STARTprep takes up where START ends. It is a one-year curriculum designed to provide CA-1 residents with competency in the anesthesia basic sciences. Daily question and answer interactions, production of educational content, chapter editing, and quiz creation are just a few of the exciting, educationally robust tasks of the fellowship.
Learning techniques of medical moulage and simulation in medical education
Learn to create educational experiences that go beyond pretending. You will work with Hollywood special effects artists to create realistic environments and disease conditions to create media and high fidelity simulations. You will work with Stanford simulation faculty, Kyle Harrison, MD, to learn how to plan, write and execute simulation scenarios.
Simulation has long been crucial to the training of an anesthesiologist, and Stanford’s simulation program is second to none. The principles of simulation are not just to teach procedures and crisis management. The goal of simulation is to recreate experience, emotion, and feeling. Learn to engage and understand the process of simulation, create realistic environments and diseases, and provoke and modulate emotions of the learner. Create a scenario where students engage in an immersive experience that leads to learning that sticks.
Participating in cutting-edge educational research
Working closely with interdisciplinary teams, including engineers and educational psychologists at the Stanford Learning Lytics Lab and Harvard EdX, the AIM lab is on the forefront of education in the anesthesiology world.
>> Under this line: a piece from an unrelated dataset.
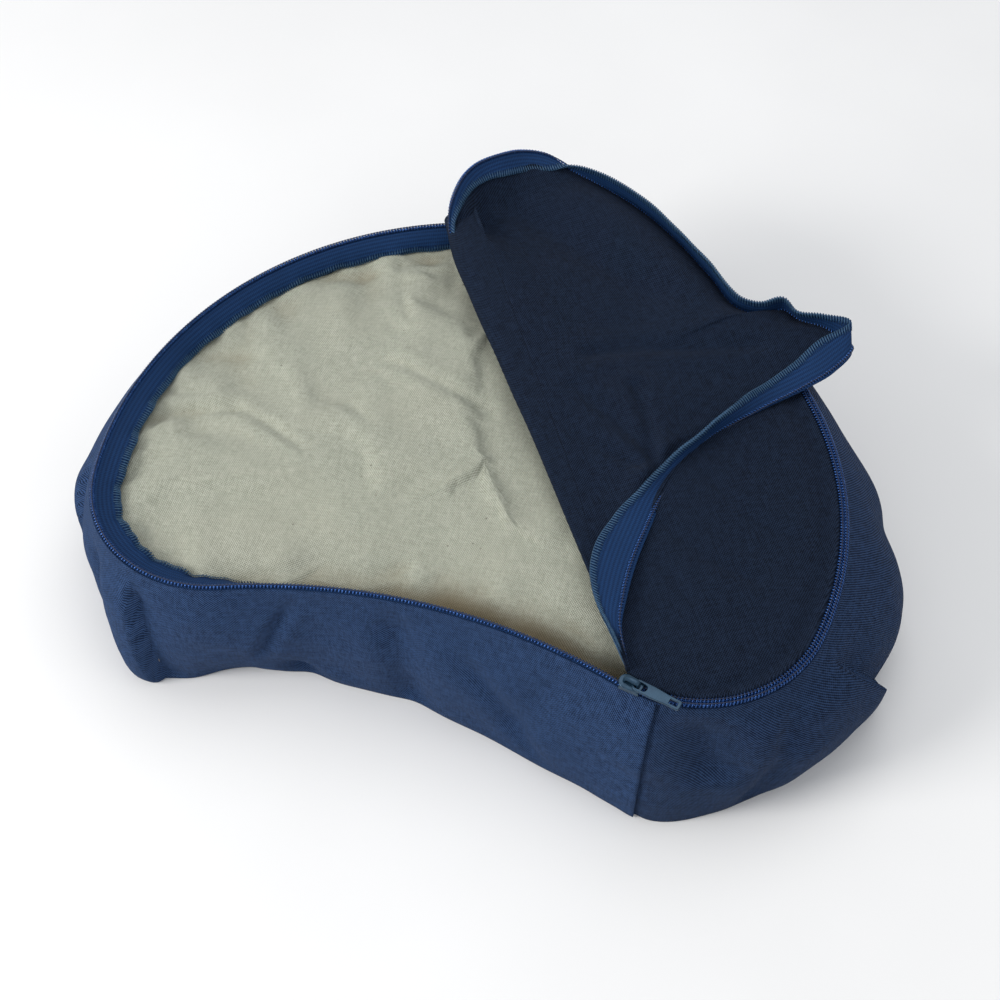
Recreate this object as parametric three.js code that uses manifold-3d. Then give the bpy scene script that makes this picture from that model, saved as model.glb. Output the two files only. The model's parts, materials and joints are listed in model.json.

Learn not just how to create education technology, but how to validate it so that you can prove its relevance and efficacy for a new generation of learners. The AIM lab is not only producing research that is relevant to anesthesiology, it is producing research that is relevant to all of medical education, and education in general. With STARTprep, the lab has a wealth of data unlike any other in the country regarding users of an online medical class. Our research investigates the design of relevant content, while also exploring learning interventions that mold the class to the individual student—and ultimately prevent learners from falling off in their studies. These interventions, still a work in progress, would represent a huge leap forward for the fields of education and technology.